Now draw a scatterplot regarding these two metrics on the results:
import seaborn as sns
import matplotlib.pyplot as plt
df_plot = pd.DataFrame({'method': ['Baseline', 'Harmony', 'iNMF', 'scVI', 'Scanorama'],
'kBET': [kBET_baseline, kBET_harmony, kBET_inmf, kBET_scvi, kBET_scan],
'kSIM': [kSIM_baseline, kSIM_harmony, kSIM_inmf, kSIM_scvi, kSIM_scan]})
plt.figure(dpi=100)
ax = sns.scatterplot(x = 'kSIM', y = 'kBET', hue = 'method', data = df_plot, legend = False)
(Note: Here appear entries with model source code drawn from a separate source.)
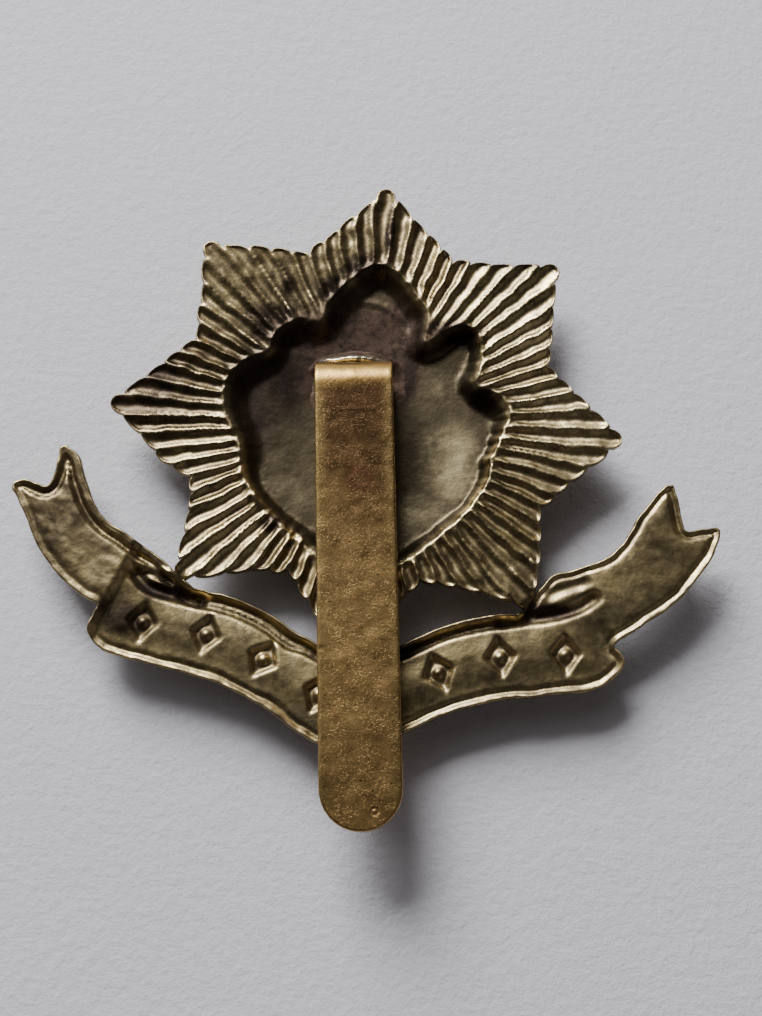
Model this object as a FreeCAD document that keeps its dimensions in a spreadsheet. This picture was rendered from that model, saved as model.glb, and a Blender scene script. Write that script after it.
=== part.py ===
import FreeCAD, Part
import Sketcher
import math
import os

# A die-struck cap badge with a slider fitting, lying on its face.
#
# Frame: +Z is up, out of the badge's back; +Y runs from the slider's free end to the star's top
# point; +X is across the badge. The origin is under the middle of the whole badge, on the
# surface that it lies on. Heights are measured from that surface. Everything is drawn about the
# star's centre, and each piece is then moved by star_centre_x and star_centre_y. The scroll was
# struck a little to one side of the star's axis, by scroll_shift.

SIZES = {
    "star_centre_x": -0.4,       # from the origin to the star's centre
    "star_centre_y": 5.91,
    "sheet_metal": 0.7,          # thickness of the struck plate
    # star
    "star_points": 8,
    "rays_per_point": 9,
    "flank_tip_radius": 20.8,    # where the straight flanks of a point would meet
    "valley_radius": 15.7,
    "tip_radius": 21.0,          # round end of the middle ray of a point
    "scallop_bulge": 0.38,       # how far the other rays' ends stand out of the flank
    "back_at_centre": 3.0,       # height to which the pleated cone's back falls at its centre
    "back_at_tip": 3.84,         # mean height of the back at the tip radius
    "pleat_half_depth": 0.25,    # at the tip radius; pleats shrink towards the centre
    "pleat_inner_radius": 7.2,
    # sunken centre
    "recess_radius": 10.9,
    "recess_floor": 1.85,        # height of the recess's floor
    "recess_wall_run": 0.5,      # how far the wall leans in, from rim to floor
    "recess_rim_height": 3.15,
    # scroll
    "panel_back": 3.3,
    "tail_back": 3.8,
    "scroll_shift": 0.4,
    "panel_half_length": 20.9,
    "panel_upper_y": -14.7,      # each long edge of the panel is level, with a bell-shaped dip
    "panel_upper_dip": 4.5,
    "panel_lower_y": -22.2,
    "panel_lower_dip": 4.4,
    "panel_lower_lift": 0.0045,  # parabola that lifts the ends of the lower edge
    "panel_dip_spread": 7.0,
    "border_width": 1.9,         # raised border on the front
    "border_rise": 0.6,
    "trench_inset": 0.45,        # hollow behind the border
    "trench_width": 0.9,
    "motif_length": 2.7,
    "motif_width": 1.9,
    "motif_rise": 0.5,
    "motif_wall": 0.35,
    "roll_length": 3.4,
    "roll_width": 1.2,
    "roll_depth": 0.45,
    # slider
    "strip_width": 6.35,
    "strip_metal": 1.0,
    "end_flat": 0.1,             # width left flat at the middle of the round end
    "slider_length": 37.75,
    "slider_skew": 5.8,
    "fold_x": -1.44,
    "fold_y": 4.75,
    "leg_top": 6.4,
    "foot_length": 8.0,
    "foot_film": 0.08,           # solder between the foot and the recess's floor
    # solder round the foot
    "bead_half_width": 4.7,
    "bead_half_length": 3.4,
    "bead_height": 0.9,
    "bead_below_fold": 1.2,
    # overlay on the front
    "device_inset": 0.35,
    "device_metal": 0.6,
    "device_film": 0.08,
    "device_rim_width": 1.1,
    "device_rim_rise": 0.47,
    "boss_radius": 4.4,
    "boss_rise": 0.4,
    "film_inset": 2.6,
}

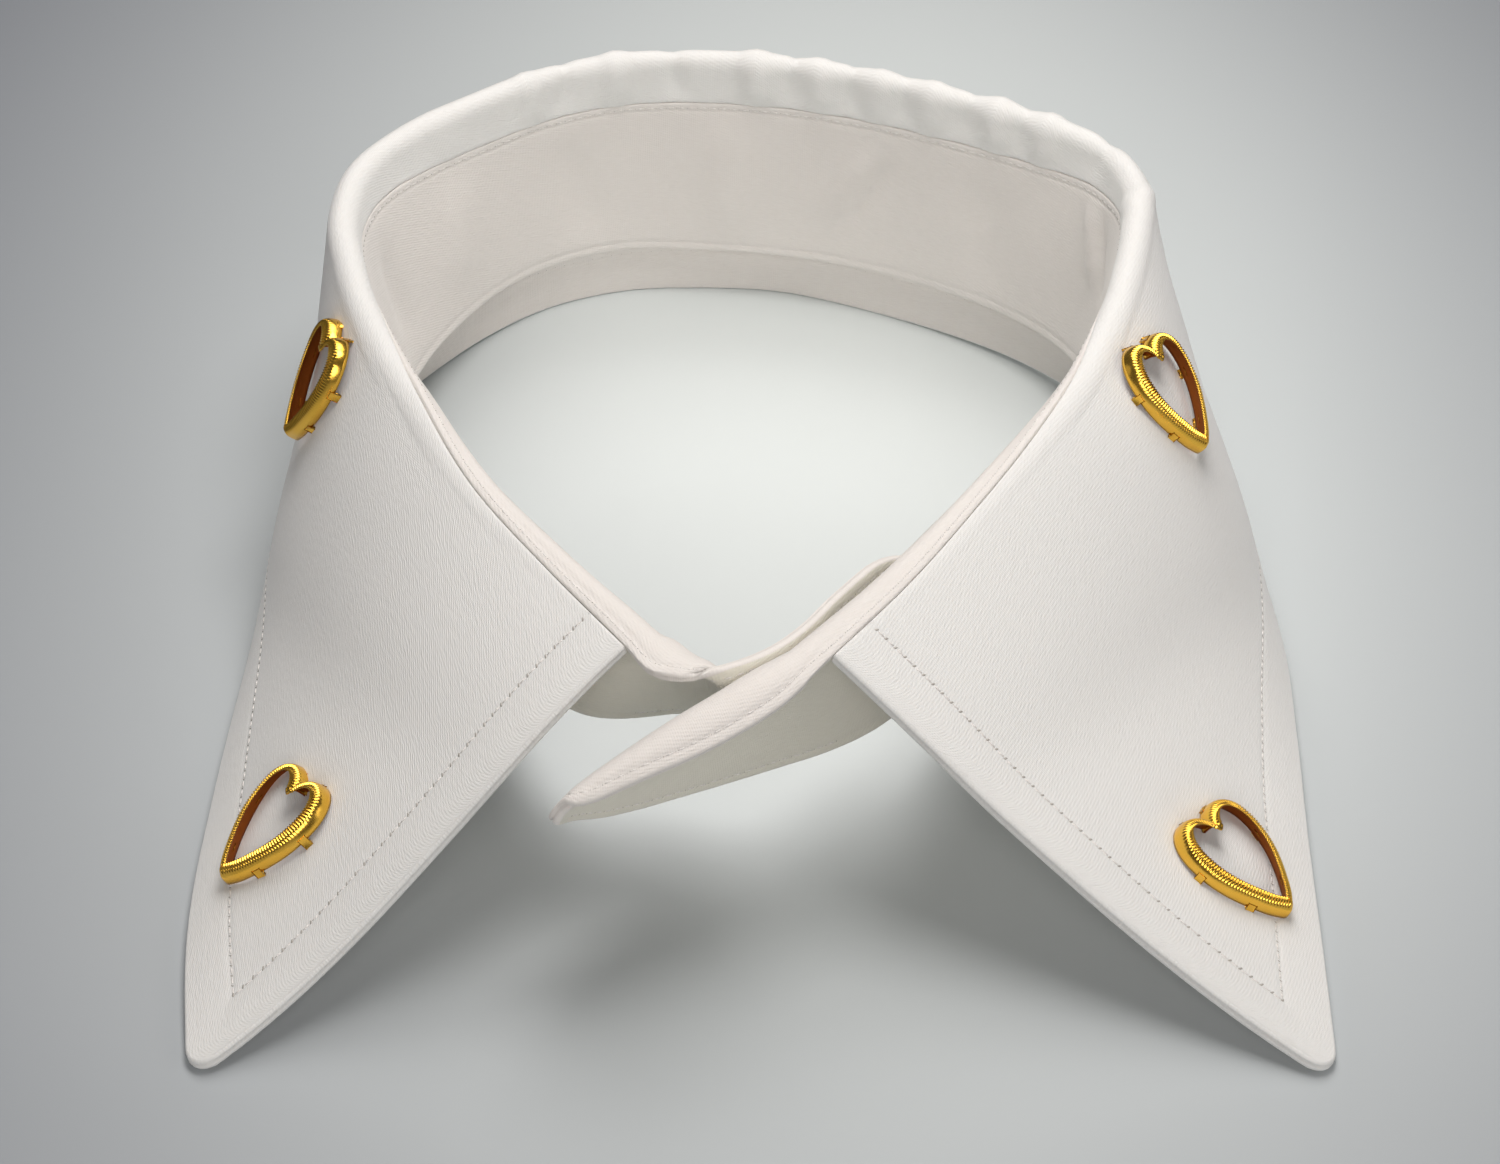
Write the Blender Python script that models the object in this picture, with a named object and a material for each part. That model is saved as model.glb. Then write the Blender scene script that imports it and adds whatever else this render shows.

for line in range(0, df_plot.shape[0]):
x_pos = df_plot.kSIM[line] + 0.003
if df_plot.method[line] == 'Baseline':
x_pos = df_plot.kSIM[line] - 0.003
y_pos = df_plot.kBET[line]
if df_plot.method[line] == 'iNMF':
y_pos -= 0.01
alignment = 'right' if df_plot.method[line] == 'Baseline' else 'left'
ax.text(x_pos, y_pos, df_plot.method[line], ha = alignment, size = 'medium', color = 'black')
plt.xlabel('kSIM acceptance rate')
plt.ylabel('kBET acceptance rate')
Text(0, 0.5, 'kBET acceptance rate')
As this plot shows, a trade-off exists between good mixture of cells (in terms of kBET acceptance rate) and maintaining the biology well (in terms of kSIM acceptance rate). iNMF method achieves the best mixture of cells, while its consistency with the ground truth biology is the least. Harmony, together with scVI and Scanorama, have a better balance between the two measurements.
Therefore, in general, the choice of batch correction method really depends on the dataset and your analysis goal.